From a broad historical perspective, this year’s Moretsu Uchu Kaizoku really isn’t an unusual show. But within contemporary context, it is remarkably different. Moretsu Pirates may owe some stylistic inspiration to 2009’s Sora o Kakeru Shoujo TV series, and well before that, 2001’s Starship Operators, but unlike even those two shows, Moretsu Pirates was atypically focused on story development, being first and foremost a serious, albeit lighthearted, “hard” sci-fi tale rather than a show designed to promote characters and subsequent character merchandising. The anime industry hasn’t turned out a straightforward, dramatic, serious space opera anime since 2008’s Tytania. Suddenly, this year anime fans have been treated to Moretsu Uchu Kaizoku, and the brand new first episode of Muv-luv Alternative: Total Eclipse appears to promise a sort of serious teen mecha drama that viewers haven’t seen since 2003’s Gunparade Orchestra.

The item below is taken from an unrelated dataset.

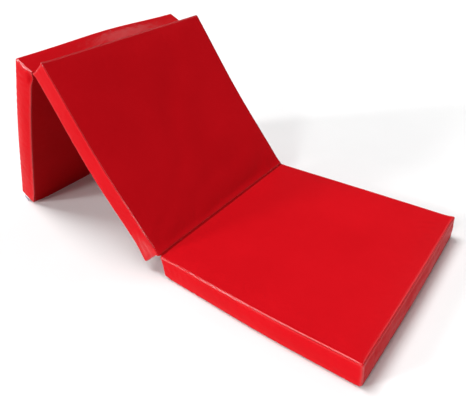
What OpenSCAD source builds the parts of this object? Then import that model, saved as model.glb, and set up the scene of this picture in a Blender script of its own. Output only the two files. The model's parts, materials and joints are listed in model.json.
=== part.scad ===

With the exception of Total Eclipse, which compromises an admirable narrative tone with weak character design, lacking characterization, and mediocre animation quality, the eleven summer season anime TV series that have premiered so far this July have yet to include any outstanding premieres. This year, so far, has also not entirely broken free of conventional complacency. For example, last season’s Haiyore! Nyaruko-san actually regressed, devolving from witty and unconventional earlier anime incarnations into a highly cliché, utlra-conventional typical harem comedy. So with only half of the year passed, it’s impossible to say this early whether ambitious productions like Symphogear and Black Rock Shooter will be able to guide anime out of the rut of redundant, predictable, uninspired productions. But beyond any debate, shows including Symphogear and the Black Rock Shooter TV series deserve great praise for being willing to indulge unpredictable creative ideas and goals within a production environment that’s primarily more focused on making marketable, franchise-able anime.